In defending the clause Mr. Rutledge was not conciliatory. He “did not see how the importation of slaves could be encouraged by this section. He was not apprehensive of insurrections and would readily exempt the other States from their obligations to protect the Southern States against them. Religion and humanity had nothing to do with the question. Interest alone is the governing principle with nations. The true question at present is whether the Southern States shall or shall not be parties to the Union. If the Northern States consult their interest they will not oppose the increase of slaves which will increase the commodities of which they will become the consumers.”

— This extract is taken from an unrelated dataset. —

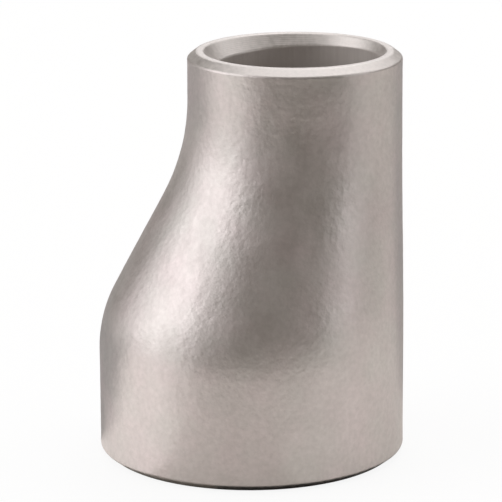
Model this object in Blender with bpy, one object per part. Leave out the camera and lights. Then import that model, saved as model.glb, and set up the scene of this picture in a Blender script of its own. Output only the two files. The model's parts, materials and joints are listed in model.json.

Mr. Ellsworth of Connecticut supported the clause in an argument pitched upon the same utilitarian plane, but strengthened with what was an assertion of the doctrine of States rights. He “was for leaving the clause as it stands. Let every State import what it pleases. The morality or wisdom of slavery are considerations belonging to the States themselves. What enriches a part enriches the whole, and the States are the best judges of their particular interests. The old Confederation had not meddled with this point and he did not see any greater necessity for bringing it within the policy of the new one.”

Mr. Charles Pinckney, of South Carolina, while upholding the view of Mr. Rutledge, held out a hope of subsequent accord. He said “South Carolina can never receive the plan, if it prohibits the slave trade. In every proposed extension of the powers of Congress, that State has expressly and watchfully excepted that of meddling with the importation of Negroes. If the States be all left at liberty on the subject, South Carolina may perhaps by degrees do of herself what is wished, as Virginia and Maryland have already done.”[6]

Upon the following day the discussion was resumed.

Mr. Sherman, of Connecticut, “was for leaving the clause as it stands. He disapproved of the slave trade; yet as the States were now possessed of the right to import slaves, as the public good did not require it to be taken from them and as it was expedient to have as few objections as possible to the proposed scheme of Government, thought it best to leave the matter as we found it. He observed that the abolition of slavery seemed to be going on in the United States, and that the good sense of the several States would probably by degrees complete it. He urged upon the Convention the necessity of dispatching its business.”

Col. Mason, of Virginia, took very high ground. He declared: “This infernal traffic originated in the avarice of the British merchants. The British Government constantly checked the attempts of Virginia to put a stop to it. The present question concerns not the importing States alone, but the whole Union. The evil of having slaves was experienced during the late war. Had slaves been treated as they might have been by the enemy, they would have proved dangerous instruments in their hands. But their folly dealt by the slaves as it did by the Tories. He mentioned the dangerous insurrections of the slaves in Greece and Sicily, and the instructions given by Cromwell to the commissioners sent to Virginia to arm the servants and slaves in case other means of obtaining submission should fail. Maryland and Virginia, he said, had already prohibited the importation of slaves expressly. North Carolina had done the same in substance. All this would be vain, if South Carolina and Georgia be at liberty to import. The Western people are already calling out for slaves in their new lands, and will fill that country with slaves, if they can be got through South Carolina and Georgia. Slavery discourages arts and manufactures. The poor despise labor when performed by slaves. They prevent the immigration of whites, who really enrich and strengthen a country. They produce the most pernicious effect on morals. Every master of slaves is born a petty tyrant. They bring the judgment of Heaven on a country. As nations cannot be rewarded or punished in the next world they must be in this. By an inevitable chain of causes and effects Providence punishes national sins by national calamities. He lamented that some of our Eastern brethren had, from a lust of gain, embarked in this nefarious traffic. As to the States being in possession of the right to import, this was the case with many other rights now to be properly given up. He held it essential in every point of view that the General Government should have power to prevent the increase of slavery.”